Apple TV+'s Mythic Quest: Raven's Banquet is a fun, well-intentioned show that demonstrates how innovation can thrive on a streaming platform. From Megan Ganz, and Charlie Day and Rob McElhenney of It's Always Sunny in Philadelphia, the series follows the misadventures of a gaming company who run a successful Massive-Multiplayer Online Role-Playing Game (MMORPG) Mythic Quest. The game released an expansion called Raven's Banquet.
"Mythic Quest": What It's All About
Mythic Quest stars McElhenney as Ian, the visionary responsible for the game. For those not familiar with Sunny, he also plays Mac, an egotistical, aloof, and insecure alpha male. I couldn't escape the feeling McElhenney played Ian like his Sunny counterpart, but if he ran a company. Like Mac, Ian is self-absorbed and focused far more on getting his ideas implemented than listening to his co-workers, especially his lead engineer Poppy (Charlotte Nicdao).

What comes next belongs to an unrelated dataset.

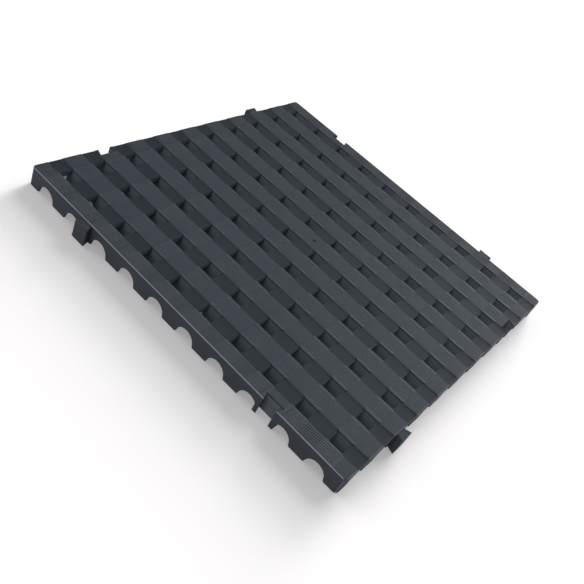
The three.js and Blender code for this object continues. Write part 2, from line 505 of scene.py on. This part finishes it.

The strength of the show is built primarily on McElhenney and Nicdao's chemistry. As the lead programmer in a male-dominated industry, Poppy finds herself stressed and butting heads with Ian and occasionally the other senior staff like Brad (Danny Pudi) and David (David Hornsby). Poppy's neurotic tendencies and role as a straight person are a strong driving force of the series. While she holds the game together, her voice often gets marginalized nonchalantly, because most of the male characters lack empathy.

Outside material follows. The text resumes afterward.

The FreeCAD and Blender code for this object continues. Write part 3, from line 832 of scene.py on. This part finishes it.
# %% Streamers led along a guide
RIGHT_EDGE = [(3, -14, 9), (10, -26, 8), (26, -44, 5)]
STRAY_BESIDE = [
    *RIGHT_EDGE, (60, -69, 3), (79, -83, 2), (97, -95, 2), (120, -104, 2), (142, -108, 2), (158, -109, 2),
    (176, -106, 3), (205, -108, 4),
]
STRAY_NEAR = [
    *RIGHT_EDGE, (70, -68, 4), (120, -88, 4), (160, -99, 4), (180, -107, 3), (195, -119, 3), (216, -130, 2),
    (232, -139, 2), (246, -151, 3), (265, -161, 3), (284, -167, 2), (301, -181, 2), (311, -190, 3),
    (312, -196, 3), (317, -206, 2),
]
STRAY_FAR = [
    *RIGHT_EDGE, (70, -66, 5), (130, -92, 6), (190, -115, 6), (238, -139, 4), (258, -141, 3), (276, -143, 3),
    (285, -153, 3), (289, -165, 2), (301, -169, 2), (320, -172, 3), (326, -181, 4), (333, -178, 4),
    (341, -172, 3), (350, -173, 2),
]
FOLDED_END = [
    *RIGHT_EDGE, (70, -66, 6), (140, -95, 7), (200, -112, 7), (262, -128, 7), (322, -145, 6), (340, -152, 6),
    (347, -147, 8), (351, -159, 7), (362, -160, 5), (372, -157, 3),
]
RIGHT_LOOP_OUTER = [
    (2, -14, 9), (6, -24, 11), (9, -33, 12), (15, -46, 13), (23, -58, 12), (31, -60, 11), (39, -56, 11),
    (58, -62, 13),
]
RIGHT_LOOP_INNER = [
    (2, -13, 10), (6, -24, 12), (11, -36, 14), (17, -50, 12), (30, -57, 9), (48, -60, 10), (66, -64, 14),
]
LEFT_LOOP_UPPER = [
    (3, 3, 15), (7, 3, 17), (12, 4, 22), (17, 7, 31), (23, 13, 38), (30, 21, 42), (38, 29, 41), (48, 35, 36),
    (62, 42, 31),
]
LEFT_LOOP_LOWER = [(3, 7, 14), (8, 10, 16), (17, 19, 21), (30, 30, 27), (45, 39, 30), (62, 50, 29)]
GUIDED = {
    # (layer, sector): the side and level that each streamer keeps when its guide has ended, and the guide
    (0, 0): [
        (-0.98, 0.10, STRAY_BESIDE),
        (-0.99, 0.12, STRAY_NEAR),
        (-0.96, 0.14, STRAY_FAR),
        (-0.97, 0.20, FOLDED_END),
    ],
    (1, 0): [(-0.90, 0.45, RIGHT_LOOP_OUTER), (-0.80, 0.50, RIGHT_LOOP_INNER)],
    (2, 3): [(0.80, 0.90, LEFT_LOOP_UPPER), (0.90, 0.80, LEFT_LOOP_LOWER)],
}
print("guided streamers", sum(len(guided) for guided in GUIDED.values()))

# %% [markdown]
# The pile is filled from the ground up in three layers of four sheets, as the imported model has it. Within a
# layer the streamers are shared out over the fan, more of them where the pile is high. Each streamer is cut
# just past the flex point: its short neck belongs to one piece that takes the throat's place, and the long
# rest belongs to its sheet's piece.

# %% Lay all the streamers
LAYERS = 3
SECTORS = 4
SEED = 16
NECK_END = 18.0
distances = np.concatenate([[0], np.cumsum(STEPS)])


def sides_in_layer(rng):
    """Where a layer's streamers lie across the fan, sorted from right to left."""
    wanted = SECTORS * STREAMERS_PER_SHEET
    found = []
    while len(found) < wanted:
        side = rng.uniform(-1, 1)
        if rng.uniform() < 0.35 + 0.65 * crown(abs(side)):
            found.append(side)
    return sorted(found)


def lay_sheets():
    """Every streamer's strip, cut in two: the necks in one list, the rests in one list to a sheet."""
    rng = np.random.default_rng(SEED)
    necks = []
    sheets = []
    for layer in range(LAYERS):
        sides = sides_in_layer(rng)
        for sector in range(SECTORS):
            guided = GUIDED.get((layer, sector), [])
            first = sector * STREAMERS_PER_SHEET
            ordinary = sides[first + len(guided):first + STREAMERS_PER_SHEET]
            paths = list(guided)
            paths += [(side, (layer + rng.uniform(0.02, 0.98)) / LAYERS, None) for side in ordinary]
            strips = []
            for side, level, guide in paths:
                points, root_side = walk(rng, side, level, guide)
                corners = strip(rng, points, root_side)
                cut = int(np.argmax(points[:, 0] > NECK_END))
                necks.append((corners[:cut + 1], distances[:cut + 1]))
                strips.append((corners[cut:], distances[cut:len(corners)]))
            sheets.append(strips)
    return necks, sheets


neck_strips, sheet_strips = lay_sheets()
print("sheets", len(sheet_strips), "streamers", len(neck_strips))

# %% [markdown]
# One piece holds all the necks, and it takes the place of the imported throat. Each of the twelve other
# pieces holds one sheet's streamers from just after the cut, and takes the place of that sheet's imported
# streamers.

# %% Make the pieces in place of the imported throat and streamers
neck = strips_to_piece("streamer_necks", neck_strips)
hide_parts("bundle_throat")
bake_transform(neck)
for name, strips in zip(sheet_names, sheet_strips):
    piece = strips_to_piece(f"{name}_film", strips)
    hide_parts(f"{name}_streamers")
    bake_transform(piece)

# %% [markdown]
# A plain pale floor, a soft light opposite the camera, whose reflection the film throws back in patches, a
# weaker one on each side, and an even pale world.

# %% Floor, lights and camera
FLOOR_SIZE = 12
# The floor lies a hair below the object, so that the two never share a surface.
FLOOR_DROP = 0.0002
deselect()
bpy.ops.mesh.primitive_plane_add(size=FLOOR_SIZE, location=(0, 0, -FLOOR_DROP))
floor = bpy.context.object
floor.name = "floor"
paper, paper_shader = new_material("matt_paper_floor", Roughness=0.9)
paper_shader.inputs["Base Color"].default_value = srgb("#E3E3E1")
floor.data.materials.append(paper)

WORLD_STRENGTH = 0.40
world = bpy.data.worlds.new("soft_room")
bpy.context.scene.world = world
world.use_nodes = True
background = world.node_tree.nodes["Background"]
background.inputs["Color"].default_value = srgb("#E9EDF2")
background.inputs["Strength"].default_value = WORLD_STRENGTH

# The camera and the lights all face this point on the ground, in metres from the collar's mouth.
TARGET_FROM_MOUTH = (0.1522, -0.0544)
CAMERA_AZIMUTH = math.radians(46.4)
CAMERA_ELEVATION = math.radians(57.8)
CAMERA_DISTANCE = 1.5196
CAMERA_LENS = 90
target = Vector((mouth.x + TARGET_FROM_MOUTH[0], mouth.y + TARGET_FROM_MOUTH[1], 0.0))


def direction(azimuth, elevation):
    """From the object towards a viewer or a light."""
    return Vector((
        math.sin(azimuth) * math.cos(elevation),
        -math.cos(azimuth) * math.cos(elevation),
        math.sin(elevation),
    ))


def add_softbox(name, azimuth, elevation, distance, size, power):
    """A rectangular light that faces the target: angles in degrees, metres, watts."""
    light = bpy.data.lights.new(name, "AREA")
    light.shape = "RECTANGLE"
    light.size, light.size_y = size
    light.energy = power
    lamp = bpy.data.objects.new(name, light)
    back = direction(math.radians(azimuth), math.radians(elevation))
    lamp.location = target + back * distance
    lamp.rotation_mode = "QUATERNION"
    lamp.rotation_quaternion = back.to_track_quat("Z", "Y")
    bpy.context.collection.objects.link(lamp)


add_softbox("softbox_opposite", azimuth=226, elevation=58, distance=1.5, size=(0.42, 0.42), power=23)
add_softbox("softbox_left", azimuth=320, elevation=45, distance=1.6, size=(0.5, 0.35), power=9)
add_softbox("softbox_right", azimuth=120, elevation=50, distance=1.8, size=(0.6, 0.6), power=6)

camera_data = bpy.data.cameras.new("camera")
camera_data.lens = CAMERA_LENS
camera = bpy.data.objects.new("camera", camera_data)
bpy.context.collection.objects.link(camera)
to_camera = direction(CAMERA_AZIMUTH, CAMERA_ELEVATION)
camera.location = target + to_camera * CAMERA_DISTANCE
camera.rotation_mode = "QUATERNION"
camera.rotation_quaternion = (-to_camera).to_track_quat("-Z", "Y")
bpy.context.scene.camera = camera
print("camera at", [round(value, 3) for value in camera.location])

Mythic Quest hovers carefully on Poppy's struggles being taken seriously and accepting the status quo. Most of the series, the staff take her for granted and like the character herself, it gets frustrating when it goes back and forth to the same problems. There's enough going on with the other characters to keep the series running. Since Poppy's the main focus, it feels like her character doesn't make the strides she needs until the season finale, which is a frustrating journey in and of itself. Nicdao shines given what she has to work with, but it feels like the writing needed to do more with her character.
Strong Supporting Cast
There is substance to some of the other characters like C.W. Longbottom (F. Murray Abraham), a science fiction and fantasy writer who helped craft much of Mythic Quest's lore. While C.W. has some standout quirks, they often regulate him to an out of touch, innovatively resistant has been, who occasionally spouts wisdom. He's the office Zoidberg.
There are a few Gen Z characters like Jo (Jessie Ennis), who loves the unfiltered one-liner. She does way more than asked as David's intern. Hornsby gives David the similar comedic chops as he does for "Cricket" in Sunny as a man barely keeping it together and one crisis away from falling apart. Rachel (Ashly Burch) and Dana (Imani Hakim) are game testers for Mythic Quest. The two have quite a rapport together, but Rachel's nervous about confessing her feelings for Dana. There's an organic growth between the two, which I'm looking forward to seeing more in season two.
One storyline that didn't work for me is how the company was reliant on a single influencer to drive Mythic Quest's popularity. It seemed out of touch and lazy considering how it feels out of touch with reality. The influencer in question Pootie Shoe (Elisha Henig) is a take-off of figures in Twitch. Given what transpired in the season, the writers needed to develop that angle better.